Galvanized by the coup events, Poland pressed the Soviet Union for a withdrawal timetable. In October 1991, the countries initialed a treaty providing for the removal of all combat troops by November 15, 1992, leaving only 6,000 support personnel by the beginning of 1993. Signature of a final treaty, however, was delayed by disagreement on compensation details. Moscow claimed compensation for fixed assets left in Poland, while Warsaw demanded compensation for damage done to its environment and infrastructure by the basing and transport of Soviet troops and equipment. Walesa and Russian president Boris Yeltsin signed the final accords in May 1992.
The presidents also signed several other bilateral agreements on that occasion. The most important was a new cooperation treaty to replace the Polish-Soviet friendship treaty of 1965. The breakthrough on the new treaty had come soon after the failed August coup, which dramatically changed the relationship among the republics of the Soviet Union. Moscow conceded to Poland the right to pursue its own security relationships and to deal directly with individual republics. During his Moscow visit, Walesa announced the beginning of a new chapter in Polish-Russian relations; in return, Yeltsin expressed hope for mutual understanding and partnership in future relations.

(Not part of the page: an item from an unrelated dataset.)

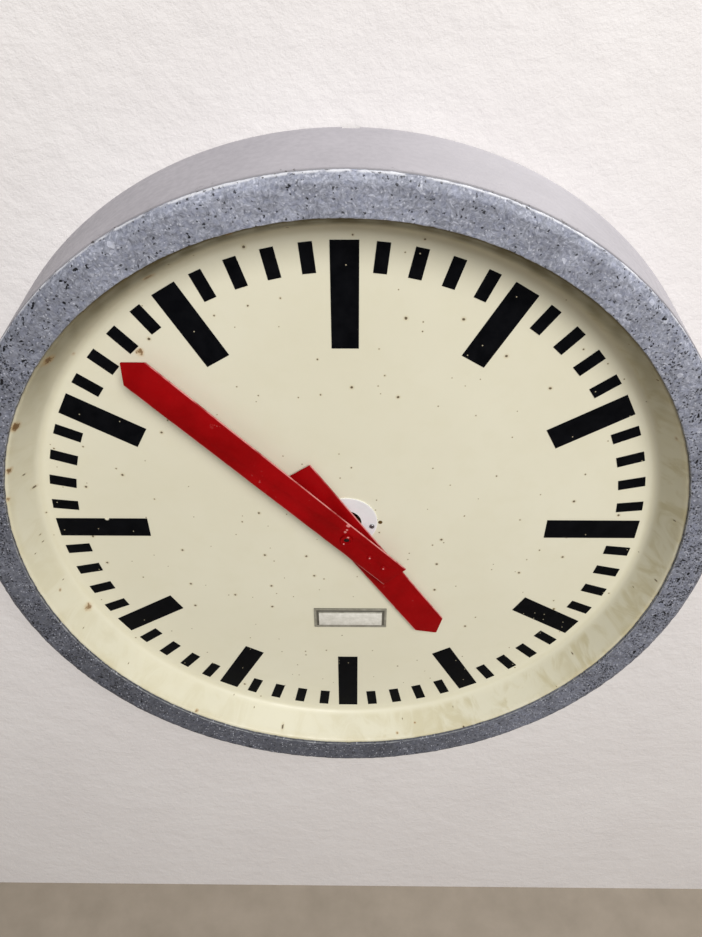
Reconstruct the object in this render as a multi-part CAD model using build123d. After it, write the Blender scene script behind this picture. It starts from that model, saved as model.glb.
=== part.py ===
import os
from math import acos, atan2, cos, pi, radians, sin, tan

from build123d import *

# Large indoor wall clock driven by an impulse movement. Millimetres.
# Pieces are laid out face up: +X right, +Y towards twelve, +Z out from the wall.
# stand_up() turns them at the end: +Z up, the wall plane at Y = 0, the dial facing -Y.

# Fits
running = 0.05
screw_gap = 0.25
sheet_gap = 0.5

# Housing drum, a tapered sheet drum open at the back
rim_radius = 394.0
front_radius = 383.6
seat_depth = 93.3
drum_wall = 2.0
front_flange_inner = 362.0
rear_flange_inner = 372.0
rear_flange_depth = 8.0
notch_x = 5.3
notch_width = 15.0
notch_depth = 4.0

# Cast front ring
ring_inner = 347.0
ring_crown = 377.0
lip_height = 4.4
crown_height = 8.4
shoulder_height = 3.2
ring_step = 0.4

# Dial pan, pressed sheet with a dished rim, standing off from the movement
dial_standoff = 13.5
dial_sheet = 1.5
flat_radius = 329.0
dish_radius = 346.5
pan_flange_radius = 378.5
crease_bend = 8.0
rim_bend = 4.5
dial_hole = 18.0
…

Walesa's visit to Moscow also yielded a Polish-Russian consular convention; a declaration on cultural, scientific, and educational cooperation; a provisional settlement of the issue of double taxation; and an agreement on border crossing points. The presidents issued a joint statement condemning the crimes of Stalinism against both the Polish and Russian peoples and pledging to base bilateral relations on the principles of international law, democracy, and the observance of human rights.